Directions for this task ->
Copy the listing below line for line, starting at its first line and ending with the line that has "along the bolts." in it. Add nothing.
— begin —
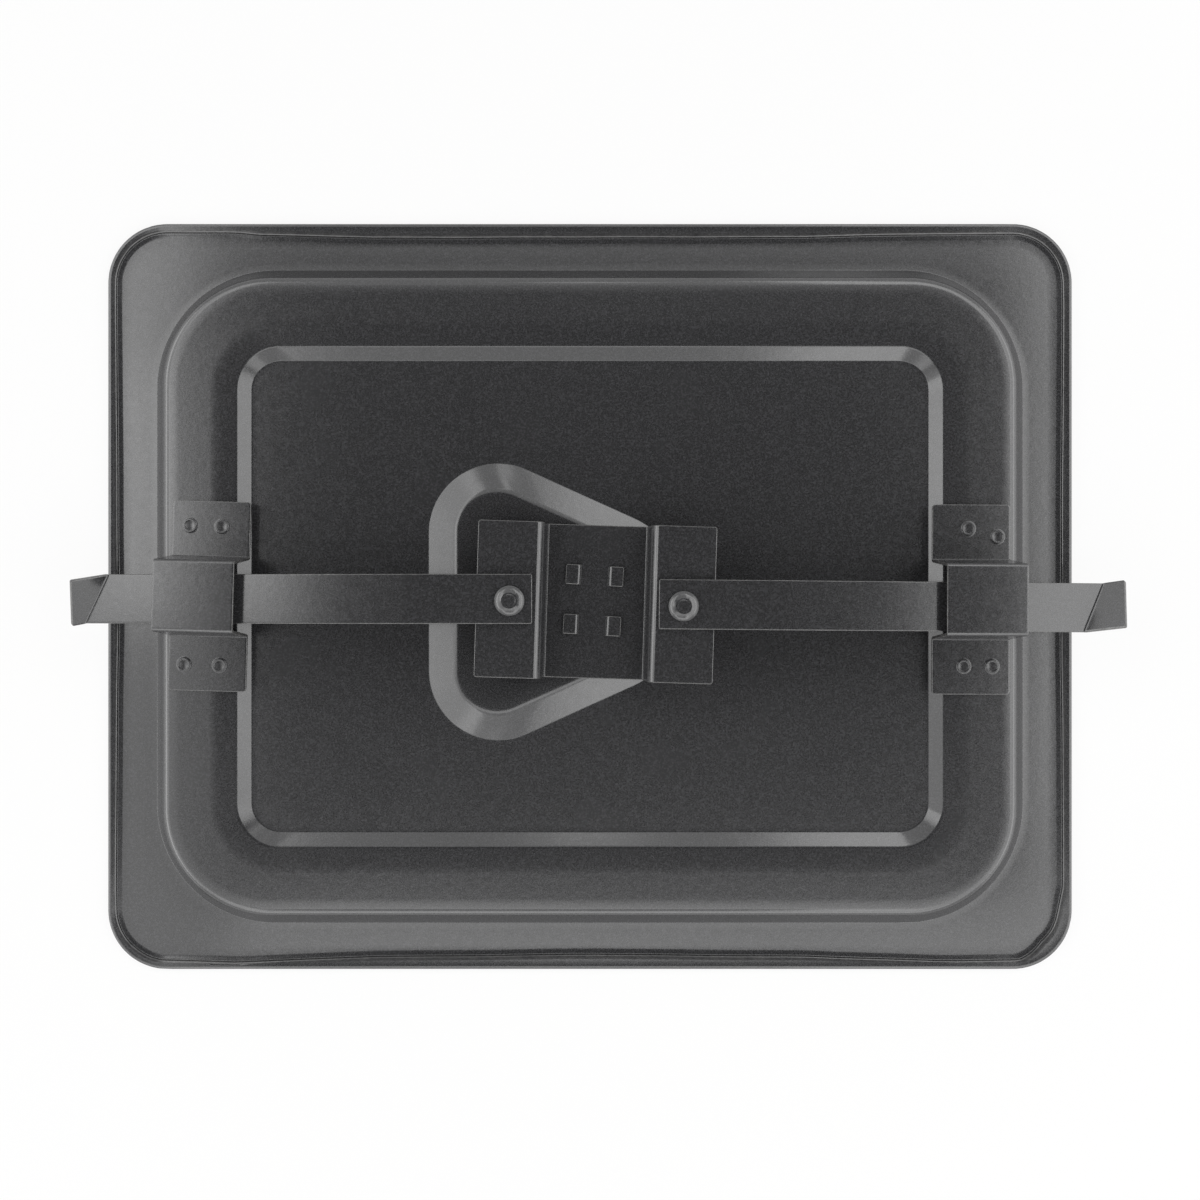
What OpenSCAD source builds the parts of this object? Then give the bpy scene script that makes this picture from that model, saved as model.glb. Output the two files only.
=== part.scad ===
// Twist-lock lid of a pressed-steel box, inner side up.
// The crank in the middle draws two flat strap bolts in and out through guides on the raised
// ring; a folding bail on the outer side turns it. Millimetres, +Z up; the lid rests on its
// hem at z = 0 and X runs along the bolts.

/* [Panel] */
// Length of the lid over its hem
lid_len = 260.4; // [240:0.2:300]
// Width of the lid over its hem
lid_wid = 201.4; // [185:0.2:240]
// Radius of the lid's corners
lid_corner = 16; // [12:0.5:20]
// Thickness of the pressed sheet
sheet = 0.8; // [0.6:0.1:1]
// Width of the hem folded onto the inner side
hem_wid = 3; // [2:0.1:5]
// Width of the flat flange outside the raised ring, at the two ends
flange_wid = 13.2; // [10:0.1:18]
// Width of the flat flange outside the raised ring, along the two sides
flange_side_wid = 12.5; // [10:0.1:18]
// Radius of the raised ring's corners at its foot
ring_corner = 32; // [26:0.5:38]
// Height of the ring above the flange
ring_rise = 6.1; // [5.5:0.1:8]
// Width of the ring's sloping outer wall
ring_wall = 4.3; // [3.5:0.1:7]
// Width of the ring at the two ends, from its foot to the floor's slope
ring_end_wid = 22.6; // [20:0.1:26]
// Width of the ring along the two sides, from its foot to the floor's slope
ring_side_wid = 21.2; // [18:0.1:26]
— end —
Result of this task ->
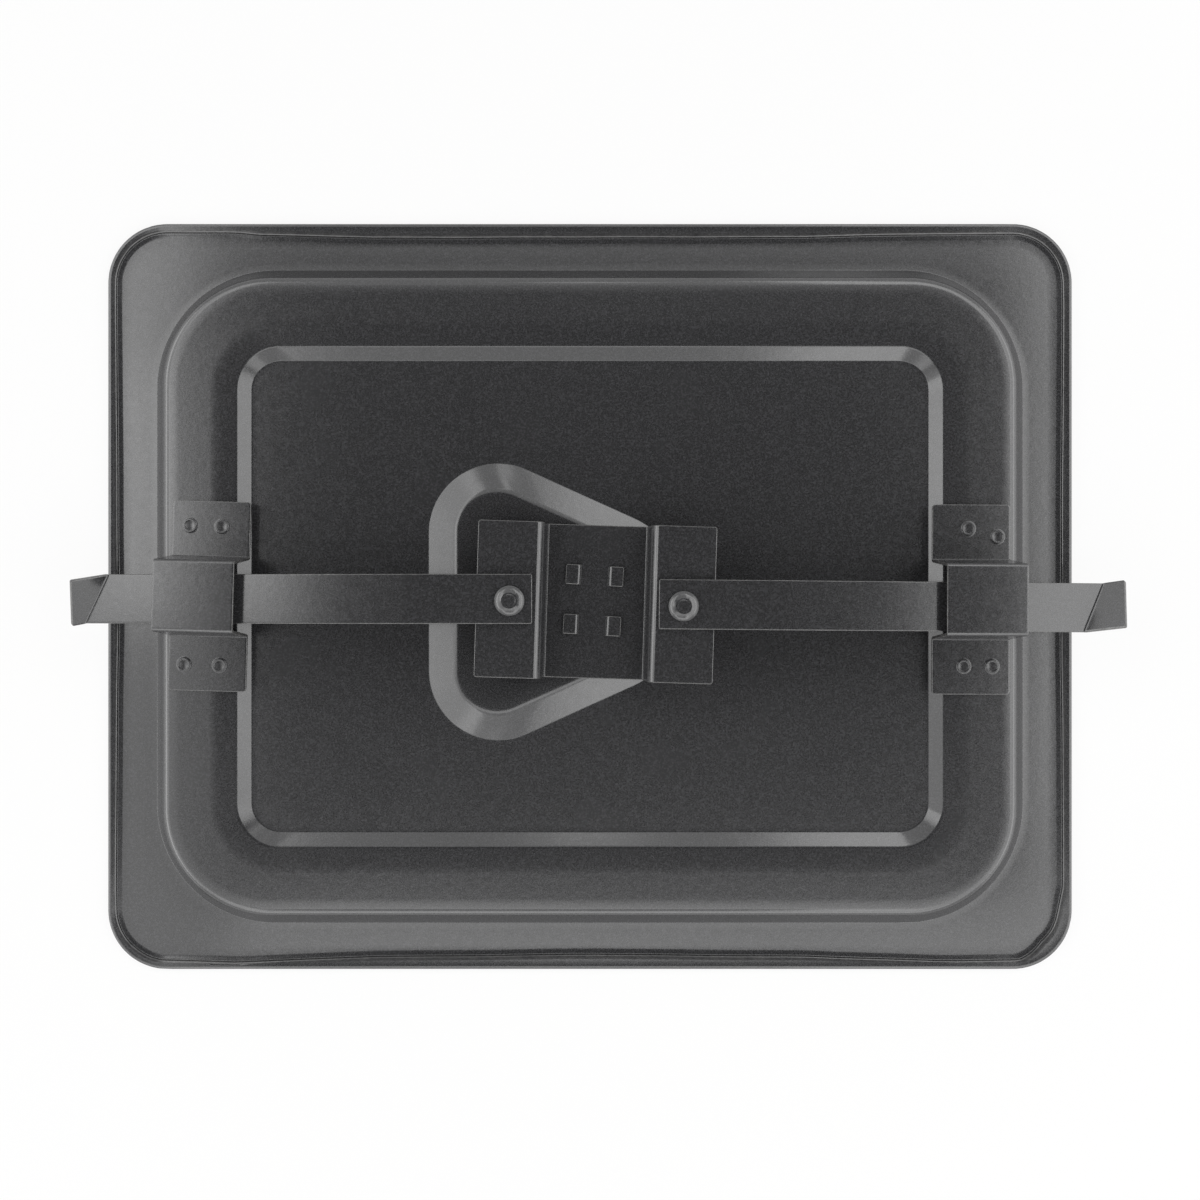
What OpenSCAD source builds the parts of this object? Then give the bpy scene script that makes this picture from that model, saved as model.glb. Output the two files only.
=== part.scad ===
// Twist-lock lid of a pressed-steel box, inner side up.
// The crank in the middle draws two flat strap bolts in and out through guides on the raised
// ring; a folding bail on the outer side turns it. Millimetres, +Z up; the lid rests on its
// hem at z = 0 and X runs along the bolts.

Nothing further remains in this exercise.